In its statement, the Waterford Institute of Technology governing body pointed out that the original decision to upgrade Waterford was based on a key conclusion of the report of the Steering Committee on the Future Development of Higher Education. This was "that the southeast region was disadvantaged due to a significant shortage of degree provision in comparison with other regions".

"The Minister's decision was, therefore, based on the establishment of a new remit for this college to enable it to increase its level of provision to over 6.000 full time students, of which 50 per cent would be studying on degree courses.

The WIT statement said that in the light of this need to bridge the divide between the universities and the RTCs, Ms Breathnach had decided to give it "the same powers and status as the Dublin Institute of Technology".
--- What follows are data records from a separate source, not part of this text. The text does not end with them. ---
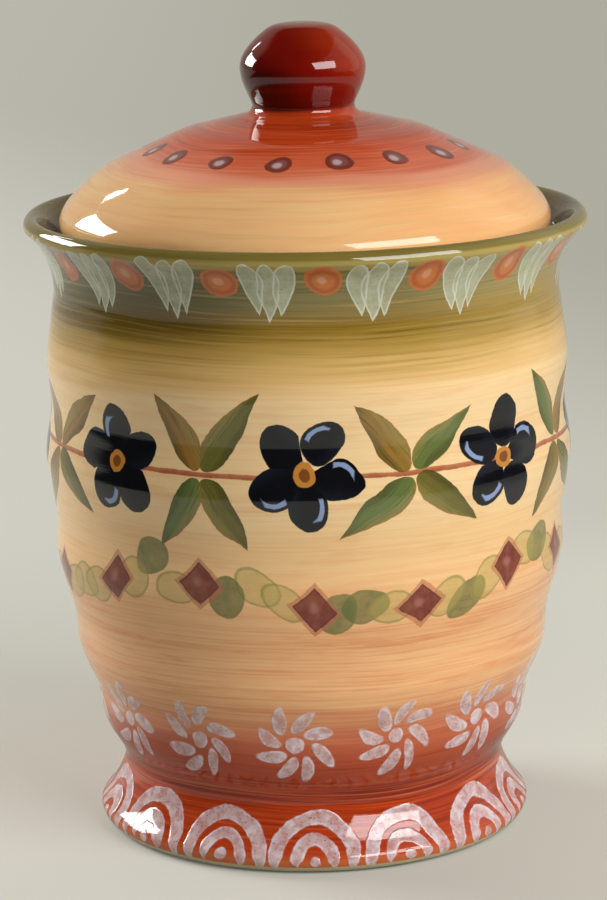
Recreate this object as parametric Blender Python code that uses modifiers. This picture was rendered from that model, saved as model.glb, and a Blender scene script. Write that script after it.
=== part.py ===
"""Kitchen canister: a turned stoneware jar with a flared foot, and a domed lid that drops into its lip.

Units are metres, +Z is up, and the jar stands on Z = 0 with the Z axis through its middle.
Every piece is turned: an outline in the XZ plane, spun about Z by a Screw modifier.
An outline is a list of (radius, height) points that runs up the inside and down the outside.
"""
import math

import bpy

# Jar, outside: radii from the axis
FOOT_RADIUS = 0.0702            # widest circle of the flared foot
FOOT_EDGE_HEIGHT = 0.0046       # height of that circle, with the foot's lower edge rounded below it
FOOT_EDGE_ROUNDING = 0.0038
FOOT_RING_WIDTH = 0.0074        # flat ring that touches the floor
FOOT_FLARE_POWER = 1.65         # 1 is a straight cone from waist to foot
RECESS_DEPTH = 0.0030           # turned hollow inside the ring
RECESS_TAPER = 0.0020
WAIST_RADIUS = 0.0619
WAIST_HEIGHT = 0.0215
WALL_HEIGHT = 0.1540            # from the waist to the neck under the lip
NECK_RADIUS = 0.0810
LIP_OVERHANG = 0.0090           # how far the lip flares beyond the neck
LIP_FLARE_HEIGHT = 0.0200
LIP_FLARE_POWER = 2.3
LIP_ROUNDING = 0.0026           # from the lip's widest circle in to its crest
LIP_CREST_RISE = 0.0037

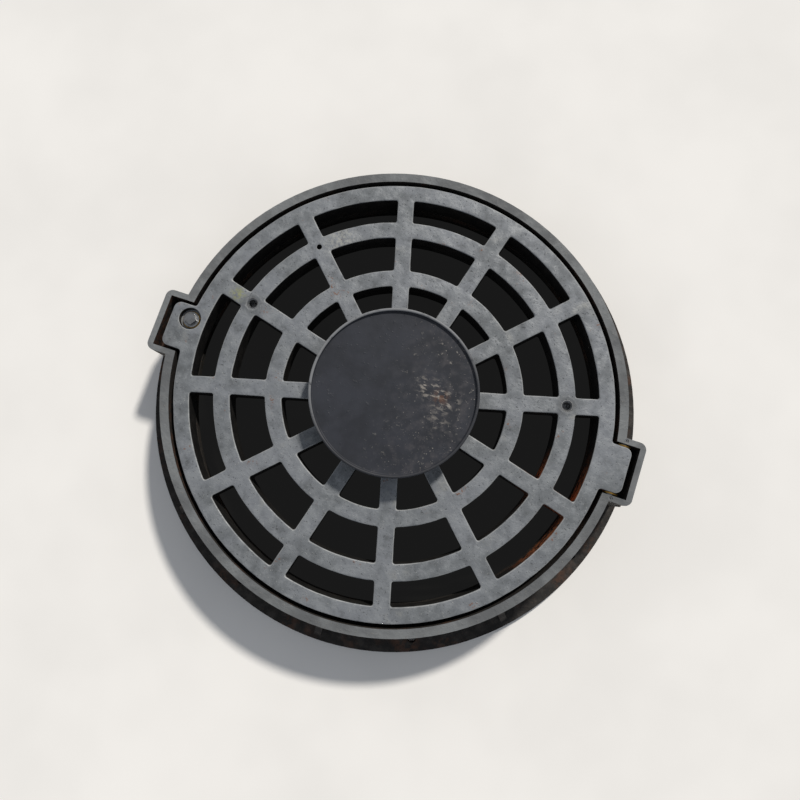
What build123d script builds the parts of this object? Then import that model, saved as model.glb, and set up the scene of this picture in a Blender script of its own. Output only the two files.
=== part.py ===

The secretary of the Waterford University Action Group, Mr Oliver Clery, said the effect of the Minister's decision would be to keep Waterford within the RTC sector and make the recent upgrading of the college "a name change and nothing else".

His group was now calling on Waterford politicians, Labour's Mr Brian O'Shea, the Minister of State for Health, and Mr Austin Deasy of Fine Gael, to resign as members of Government parties which had yet again failed to live up to their promises.